* _DATASET EXCERPT_
########################################
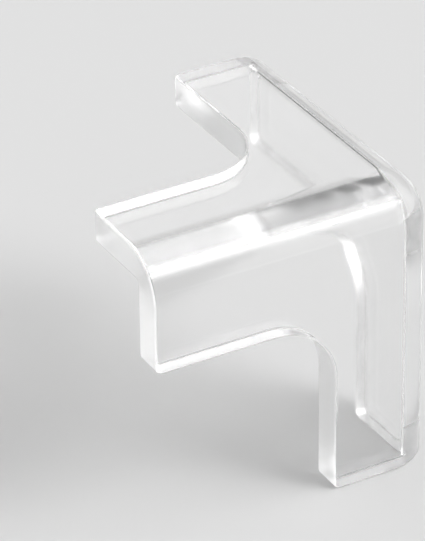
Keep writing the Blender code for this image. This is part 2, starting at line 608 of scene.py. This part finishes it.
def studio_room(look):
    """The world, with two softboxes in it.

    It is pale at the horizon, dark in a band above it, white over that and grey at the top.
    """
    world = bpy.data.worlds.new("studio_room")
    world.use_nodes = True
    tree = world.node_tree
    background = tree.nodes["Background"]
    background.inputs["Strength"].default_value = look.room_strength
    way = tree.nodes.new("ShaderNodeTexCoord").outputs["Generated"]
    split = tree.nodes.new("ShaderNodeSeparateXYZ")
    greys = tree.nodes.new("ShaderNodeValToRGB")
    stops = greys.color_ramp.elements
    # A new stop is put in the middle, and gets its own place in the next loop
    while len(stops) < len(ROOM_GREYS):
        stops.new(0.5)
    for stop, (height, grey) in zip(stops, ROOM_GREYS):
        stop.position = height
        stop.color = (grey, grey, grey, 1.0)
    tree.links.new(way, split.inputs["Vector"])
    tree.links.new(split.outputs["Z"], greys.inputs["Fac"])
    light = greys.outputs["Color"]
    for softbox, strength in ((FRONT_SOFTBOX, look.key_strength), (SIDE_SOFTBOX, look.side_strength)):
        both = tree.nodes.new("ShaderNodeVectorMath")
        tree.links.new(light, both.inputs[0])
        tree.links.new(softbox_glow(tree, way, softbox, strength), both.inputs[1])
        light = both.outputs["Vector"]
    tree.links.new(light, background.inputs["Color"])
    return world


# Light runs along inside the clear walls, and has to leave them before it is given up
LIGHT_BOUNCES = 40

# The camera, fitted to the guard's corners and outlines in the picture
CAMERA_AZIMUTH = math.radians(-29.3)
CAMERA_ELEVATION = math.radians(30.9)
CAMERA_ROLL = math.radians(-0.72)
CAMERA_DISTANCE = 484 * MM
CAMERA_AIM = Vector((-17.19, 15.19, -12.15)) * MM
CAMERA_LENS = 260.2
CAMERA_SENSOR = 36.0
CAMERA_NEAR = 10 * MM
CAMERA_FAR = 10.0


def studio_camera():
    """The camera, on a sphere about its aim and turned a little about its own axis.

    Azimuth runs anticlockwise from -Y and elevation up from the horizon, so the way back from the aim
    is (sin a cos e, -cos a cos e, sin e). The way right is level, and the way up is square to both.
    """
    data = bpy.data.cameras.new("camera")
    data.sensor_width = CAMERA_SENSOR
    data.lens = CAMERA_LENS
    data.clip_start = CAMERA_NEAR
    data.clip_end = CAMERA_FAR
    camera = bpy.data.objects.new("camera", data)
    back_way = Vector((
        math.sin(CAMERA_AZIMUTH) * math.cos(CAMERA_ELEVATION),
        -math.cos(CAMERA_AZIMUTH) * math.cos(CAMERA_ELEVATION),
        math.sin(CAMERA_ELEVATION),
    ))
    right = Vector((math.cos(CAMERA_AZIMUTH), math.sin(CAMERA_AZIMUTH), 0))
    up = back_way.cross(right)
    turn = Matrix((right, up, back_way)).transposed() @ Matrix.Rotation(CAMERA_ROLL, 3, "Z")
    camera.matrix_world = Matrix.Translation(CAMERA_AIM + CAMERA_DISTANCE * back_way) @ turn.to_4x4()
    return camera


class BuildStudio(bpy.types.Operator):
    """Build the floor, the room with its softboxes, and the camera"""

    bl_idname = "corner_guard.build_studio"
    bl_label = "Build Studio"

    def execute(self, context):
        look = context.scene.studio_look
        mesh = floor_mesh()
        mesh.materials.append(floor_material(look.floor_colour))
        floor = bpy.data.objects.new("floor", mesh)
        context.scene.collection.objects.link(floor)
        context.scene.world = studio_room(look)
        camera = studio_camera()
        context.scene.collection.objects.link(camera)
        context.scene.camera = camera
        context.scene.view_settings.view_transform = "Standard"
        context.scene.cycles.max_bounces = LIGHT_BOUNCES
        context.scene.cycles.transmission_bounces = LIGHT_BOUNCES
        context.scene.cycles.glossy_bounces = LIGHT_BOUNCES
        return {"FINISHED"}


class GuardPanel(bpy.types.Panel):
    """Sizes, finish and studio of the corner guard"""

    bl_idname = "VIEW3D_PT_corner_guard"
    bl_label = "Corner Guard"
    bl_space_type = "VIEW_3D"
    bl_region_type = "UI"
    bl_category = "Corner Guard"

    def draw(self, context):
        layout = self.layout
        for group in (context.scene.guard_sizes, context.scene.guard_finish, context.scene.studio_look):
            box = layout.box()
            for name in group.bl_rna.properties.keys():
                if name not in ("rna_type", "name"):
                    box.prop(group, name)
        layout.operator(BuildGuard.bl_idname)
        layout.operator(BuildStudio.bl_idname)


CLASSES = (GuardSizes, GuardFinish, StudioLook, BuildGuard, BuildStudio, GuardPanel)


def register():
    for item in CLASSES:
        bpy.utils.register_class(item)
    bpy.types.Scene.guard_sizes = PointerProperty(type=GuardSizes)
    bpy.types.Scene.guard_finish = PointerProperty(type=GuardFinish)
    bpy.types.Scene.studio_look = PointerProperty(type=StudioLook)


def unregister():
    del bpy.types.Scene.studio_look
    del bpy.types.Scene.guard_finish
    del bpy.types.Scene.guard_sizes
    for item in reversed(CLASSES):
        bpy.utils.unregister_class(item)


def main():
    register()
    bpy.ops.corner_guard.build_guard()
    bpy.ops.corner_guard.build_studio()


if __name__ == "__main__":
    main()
########################################
* _EXERCISE INSTRUCTIONS_
Copy every line verbatim.

* _ANSWER TO THE TASK_
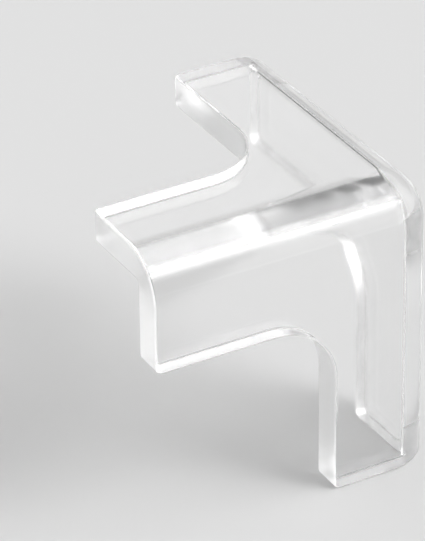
Keep writing the Blender code for this image. This is part 2, starting at line 608 of scene.py. This part finishes it.
def studio_room(look):
    """The world, with two softboxes in it.

    It is pale at the horizon, dark in a band above it, white over that and grey at the top.
    """
    world = bpy.data.worlds.new("studio_room")
    world.use_nodes = True
    tree = world.node_tree
    background = tree.nodes["Background"]
    background.inputs["Strength"].default_value = look.room_strength
    way = tree.nodes.new("ShaderNodeTexCoord").outputs["Generated"]
    split = tree.nodes.new("ShaderNodeSeparateXYZ")
    greys = tree.nodes.new("ShaderNodeValToRGB")
    stops = greys.color_ramp.elements
    # A new stop is put in the middle, and gets its own place in the next loop
    while len(stops) < len(ROOM_GREYS):
        stops.new(0.5)
    for stop, (height, grey) in zip(stops, ROOM_GREYS):
        stop.position = height
        stop.color = (grey, grey, grey, 1.0)
    tree.links.new(way, split.inputs["Vector"])
    tree.links.new(split.outputs["Z"], greys.inputs["Fac"])
    light = greys.outputs["Color"]
    for softbox, strength in ((FRONT_SOFTBOX, look.key_strength), (SIDE_SOFTBOX, look.side_strength)):
        both = tree.nodes.new("ShaderNodeVectorMath")
        tree.links.new(light, both.inputs[0])
        tree.links.new(softbox_glow(tree, way, softbox, strength), both.inputs[1])
        light = both.outputs["Vector"]
    tree.links.new(light, background.inputs["Color"])
    return world


# Light runs along inside the clear walls, and has to leave them before it is given up
LIGHT_BOUNCES = 40

# The camera, fitted to the guard's corners and outlines in the picture
CAMERA_AZIMUTH = math.radians(-29.3)
CAMERA_ELEVATION = math.radians(30.9)
CAMERA_ROLL = math.radians(-0.72)
CAMERA_DISTANCE = 484 * MM
CAMERA_AIM = Vector((-17.19, 15.19, -12.15)) * MM
CAMERA_LENS = 260.2
CAMERA_SENSOR = 36.0
CAMERA_NEAR = 10 * MM
CAMERA_FAR = 10.0


def studio_camera():
    """The camera, on a sphere about its aim and turned a little about its own axis.

    Azimuth runs anticlockwise from -Y and elevation up from the horizon, so the way back from the aim
    is (sin a cos e, -cos a cos e, sin e). The way right is level, and the way up is square to both.
    """
    data = bpy.data.cameras.new("camera")
    data.sensor_width = CAMERA_SENSOR
    data.lens = CAMERA_LENS
    data.clip_start = CAMERA_NEAR
    data.clip_end = CAMERA_FAR
    camera = bpy.data.objects.new("camera", data)
    back_way = Vector((
        math.sin(CAMERA_AZIMUTH) * math.cos(CAMERA_ELEVATION),
        -math.cos(CAMERA_AZIMUTH) * math.cos(CAMERA_ELEVATION),
        math.sin(CAMERA_ELEVATION),
    ))
    right = Vector((math.cos(CAMERA_AZIMUTH), math.sin(CAMERA_AZIMUTH), 0))
    up = back_way.cross(right)
    turn = Matrix((right, up, back_way)).transposed() @ Matrix.Rotation(CAMERA_ROLL, 3, "Z")
    camera.matrix_world = Matrix.Translation(CAMERA_AIM + CAMERA_DISTANCE * back_way) @ turn.to_4x4()
    return camera


class BuildStudio(bpy.types.Operator):
    """Build the floor, the room with its softboxes, and the camera"""

    bl_idname = "corner_guard.build_studio"
    bl_label = "Build Studio"

    def execute(self, context):
        look = context.scene.studio_look
        mesh = floor_mesh()
        mesh.materials.append(floor_material(look.floor_colour))
        floor = bpy.data.objects.new("floor", mesh)
        context.scene.collection.objects.link(floor)
        context.scene.world = studio_room(look)
        camera = studio_camera()
        context.scene.collection.objects.link(camera)
        context.scene.camera = camera
        context.scene.view_settings.view_transform = "Standard"
        context.scene.cycles.max_bounces = LIGHT_BOUNCES
        context.scene.cycles.transmission_bounces = LIGHT_BOUNCES
        context.scene.cycles.glossy_bounces = LIGHT_BOUNCES
        return {"FINISHED"}


class GuardPanel(bpy.types.Panel):
    """Sizes, finish and studio of the corner guard"""

    bl_idname = "VIEW3D_PT_corner_guard"
    bl_label = "Corner Guard"
    bl_space_type = "VIEW_3D"
    bl_region_type = "UI"
    bl_category = "Corner Guard"

    def draw(self, context):
        layout = self.layout
        for group in (context.scene.guard_sizes, context.scene.guard_finish, context.scene.studio_look):
            box = layout.box()
            for name in group.bl_rna.properties.keys():
                if name not in ("rna_type", "name"):
                    box.prop(group, name)
        layout.operator(BuildGuard.bl_idname)
        layout.operator(BuildStudio.bl_idname)


CLASSES = (GuardSizes, GuardFinish, StudioLook, BuildGuard, BuildStudio, GuardPanel)


def register():
    for item in CLASSES:
        bpy.utils.register_class(item)
    bpy.types.Scene.guard_sizes = PointerProperty(type=GuardSizes)
    bpy.types.Scene.guard_finish = PointerProperty(type=GuardFinish)
    bpy.types.Scene.studio_look = PointerProperty(type=StudioLook)


def unregister():
    del bpy.types.Scene.studio_look
    del bpy.types.Scene.guard_finish
    del bpy.types.Scene.guard_sizes
    for item in reversed(CLASSES):
        bpy.utils.unregister_class(item)


def main():
    register()
    bpy.ops.corner_guard.build_guard()
    bpy.ops.corner_guard.build_studio()


if __name__ == "__main__":
    main()